Problem requirements:
Output all of the records exactly as written.
+++
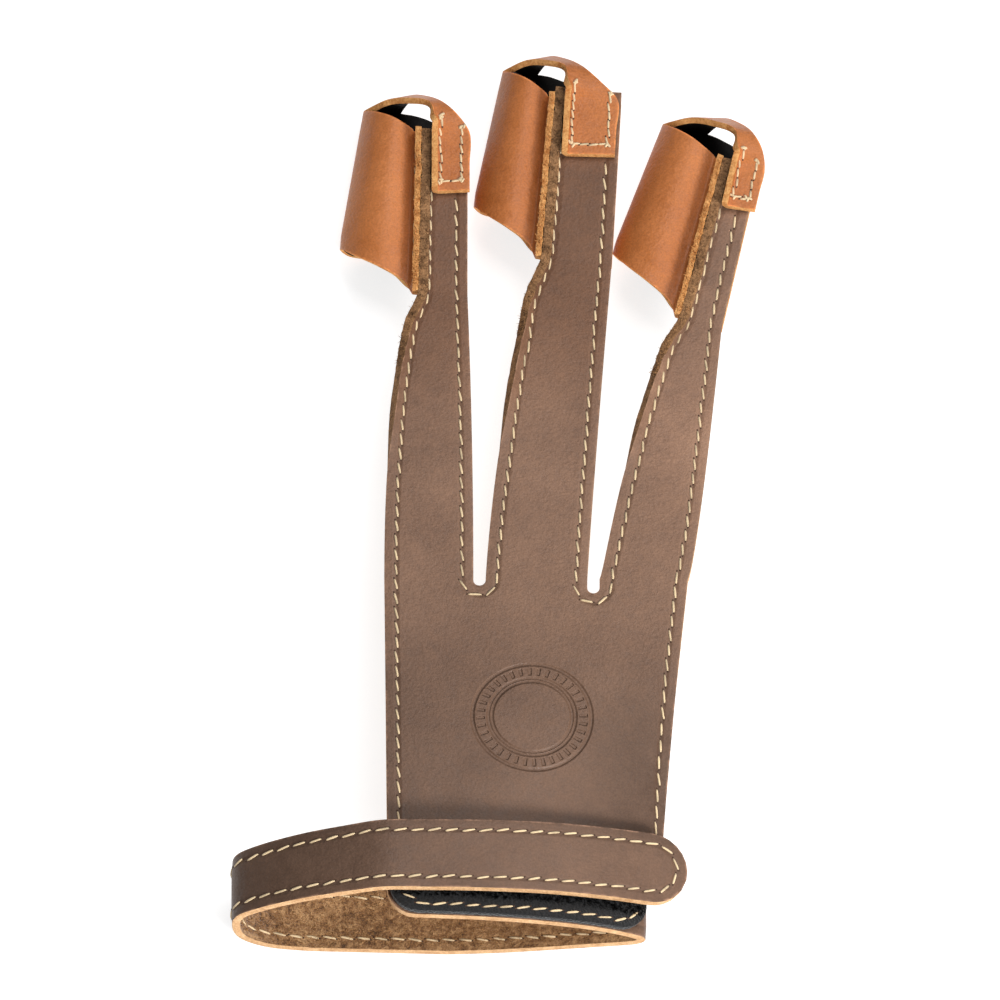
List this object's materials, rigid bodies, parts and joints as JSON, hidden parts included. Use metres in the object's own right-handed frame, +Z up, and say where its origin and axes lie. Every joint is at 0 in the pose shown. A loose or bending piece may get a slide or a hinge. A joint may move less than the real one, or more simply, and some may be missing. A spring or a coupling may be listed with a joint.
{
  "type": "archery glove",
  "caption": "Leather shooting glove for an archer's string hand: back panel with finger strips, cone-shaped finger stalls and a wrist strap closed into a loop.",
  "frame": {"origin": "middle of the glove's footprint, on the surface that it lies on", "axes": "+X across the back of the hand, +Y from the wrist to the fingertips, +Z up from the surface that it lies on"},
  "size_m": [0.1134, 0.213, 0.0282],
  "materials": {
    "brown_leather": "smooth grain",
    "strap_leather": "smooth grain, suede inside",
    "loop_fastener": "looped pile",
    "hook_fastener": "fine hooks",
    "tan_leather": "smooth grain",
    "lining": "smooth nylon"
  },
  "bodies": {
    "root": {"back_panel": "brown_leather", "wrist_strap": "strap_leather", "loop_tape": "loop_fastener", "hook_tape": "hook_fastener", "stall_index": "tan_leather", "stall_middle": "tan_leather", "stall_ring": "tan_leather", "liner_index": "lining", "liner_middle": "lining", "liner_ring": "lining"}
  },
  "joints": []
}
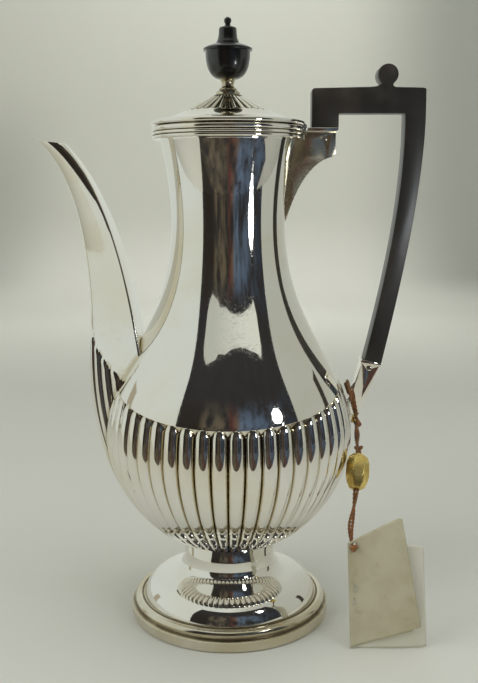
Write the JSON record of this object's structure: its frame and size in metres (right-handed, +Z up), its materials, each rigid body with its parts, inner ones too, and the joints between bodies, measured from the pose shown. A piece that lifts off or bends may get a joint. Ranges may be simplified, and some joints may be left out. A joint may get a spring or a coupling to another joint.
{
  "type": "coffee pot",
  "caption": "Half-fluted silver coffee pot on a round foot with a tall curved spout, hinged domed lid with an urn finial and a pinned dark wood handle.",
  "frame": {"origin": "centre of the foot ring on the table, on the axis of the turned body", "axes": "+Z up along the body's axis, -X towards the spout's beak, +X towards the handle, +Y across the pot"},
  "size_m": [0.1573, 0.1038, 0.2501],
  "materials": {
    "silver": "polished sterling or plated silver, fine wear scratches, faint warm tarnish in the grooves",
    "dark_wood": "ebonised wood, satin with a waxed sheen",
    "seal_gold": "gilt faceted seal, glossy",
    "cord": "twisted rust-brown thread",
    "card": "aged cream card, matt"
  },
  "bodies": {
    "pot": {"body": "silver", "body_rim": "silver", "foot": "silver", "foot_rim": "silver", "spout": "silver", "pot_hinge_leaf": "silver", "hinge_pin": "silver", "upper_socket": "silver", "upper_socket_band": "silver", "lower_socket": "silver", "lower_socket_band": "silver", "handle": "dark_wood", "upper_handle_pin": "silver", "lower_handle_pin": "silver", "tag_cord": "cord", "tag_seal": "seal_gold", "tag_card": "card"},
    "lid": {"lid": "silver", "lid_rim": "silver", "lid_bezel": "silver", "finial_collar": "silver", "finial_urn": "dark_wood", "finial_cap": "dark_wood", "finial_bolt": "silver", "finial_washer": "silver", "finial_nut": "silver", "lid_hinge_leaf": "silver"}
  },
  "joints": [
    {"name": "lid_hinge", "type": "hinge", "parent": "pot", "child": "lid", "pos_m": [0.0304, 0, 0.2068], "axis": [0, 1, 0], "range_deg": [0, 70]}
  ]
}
+++
The answer:
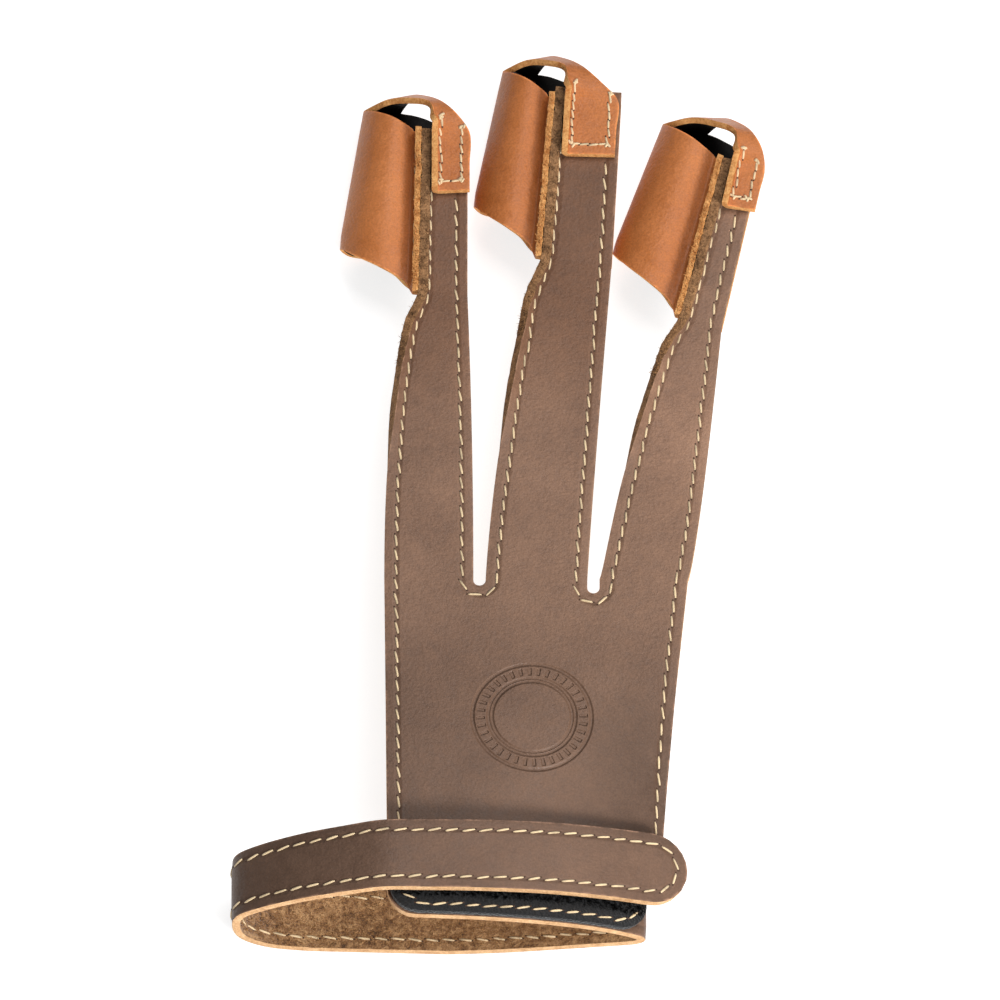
List this object's materials, rigid bodies, parts and joints as JSON, hidden parts included. Use metres in the object's own right-handed frame, +Z up, and say where its origin and axes lie. Every joint is at 0 in the pose shown. A loose or bending piece may get a slide or a hinge. A joint may move less than the real one, or more simply, and some may be missing. A spring or a coupling may be listed with a joint.
{
  "type": "archery glove",
  "caption": "Leather shooting glove for an archer's string hand: back panel with finger strips, cone-shaped finger stalls and a wrist strap closed into a loop.",
  "frame": {"origin": "middle of the glove's footprint, on the surface that it lies on", "axes": "+X across the back of the hand, +Y from the wrist to the fingertips, +Z up from the surface that it lies on"},
  "size_m": [0.1134, 0.213, 0.0282],
  "materials": {
    "brown_leather": "smooth grain",
    "strap_leather": "smooth grain, suede inside",
    "loop_fastener": "looped pile",
    "hook_fastener": "fine hooks",
    "tan_leather": "smooth grain",
    "lining": "smooth nylon"
  },
  "bodies": {
    "root": {"back_panel": "brown_leather", "wrist_strap": "strap_leather", "loop_tape": "loop_fastener", "hook_tape": "hook_fastener", "stall_index": "tan_leather", "stall_middle": "tan_leather", "stall_ring": "tan_leather", "liner_index": "lining", "liner_middle": "lining", "liner_ring": "lining"}
  },
  "joints": []
}
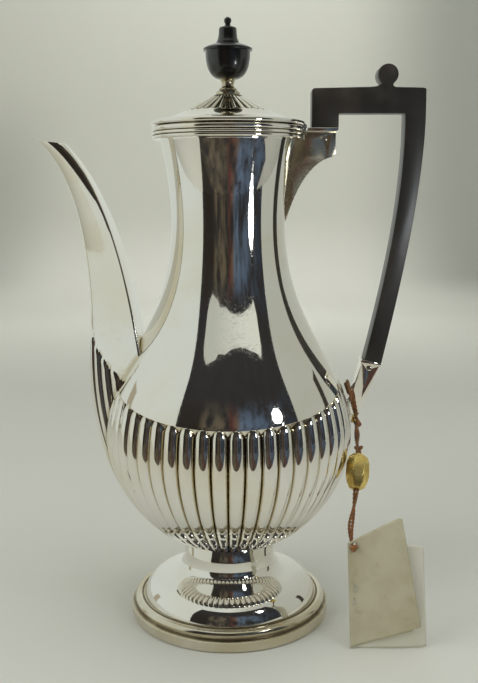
Write the JSON record of this object's structure: its frame and size in metres (right-handed, +Z up), its materials, each rigid body with its parts, inner ones too, and the joints between bodies, measured from the pose shown. A piece that lifts off or bends may get a joint. Ranges may be simplified, and some joints may be left out. A joint may get a spring or a coupling to another joint.
{
  "type": "coffee pot",
  "caption": "Half-fluted silver coffee pot on a round foot with a tall curved spout, hinged domed lid with an urn finial and a pinned dark wood handle.",
  "frame": {"origin": "centre of the foot ring on the table, on the axis of the turned body", "axes": "+Z up along the body's axis, -X towards the spout's beak, +X towards the handle, +Y across the pot"},
  "size_m": [0.1573, 0.1038, 0.2501],
  "materials": {
    "silver": "polished sterling or plated silver, fine wear scratches, faint warm tarnish in the grooves",
    "dark_wood": "ebonised wood, satin with a waxed sheen",
    "seal_gold": "gilt faceted seal, glossy",
    "cord": "twisted rust-brown thread",
    "card": "aged cream card, matt"
  },
  "bodies": {
    "pot": {"body": "silver", "body_rim": "silver", "foot": "silver", "foot_rim": "silver", "spout": "silver", "pot_hinge_leaf": "silver", "hinge_pin": "silver", "upper_socket": "silver", "upper_socket_band": "silver", "lower_socket": "silver", "lower_socket_band": "silver", "handle": "dark_wood", "upper_handle_pin": "silver", "lower_handle_pin": "silver", "tag_cord": "cord", "tag_seal": "seal_gold", "tag_card": "card"},
    "lid": {"lid": "silver", "lid_rim": "silver", "lid_bezel": "silver", "finial_collar": "silver", "finial_urn": "dark_wood", "finial_cap": "dark_wood", "finial_bolt": "silver", "finial_washer": "silver", "finial_nut": "silver", "lid_hinge_leaf": "silver"}
  },
  "joints": [
    {"name": "lid_hinge", "type": "hinge", "parent": "pot", "child": "lid", "pos_m": [0.0304, 0, 0.2068], "axis": [0, 1, 0], "range_deg": [0, 70]}
  ]
}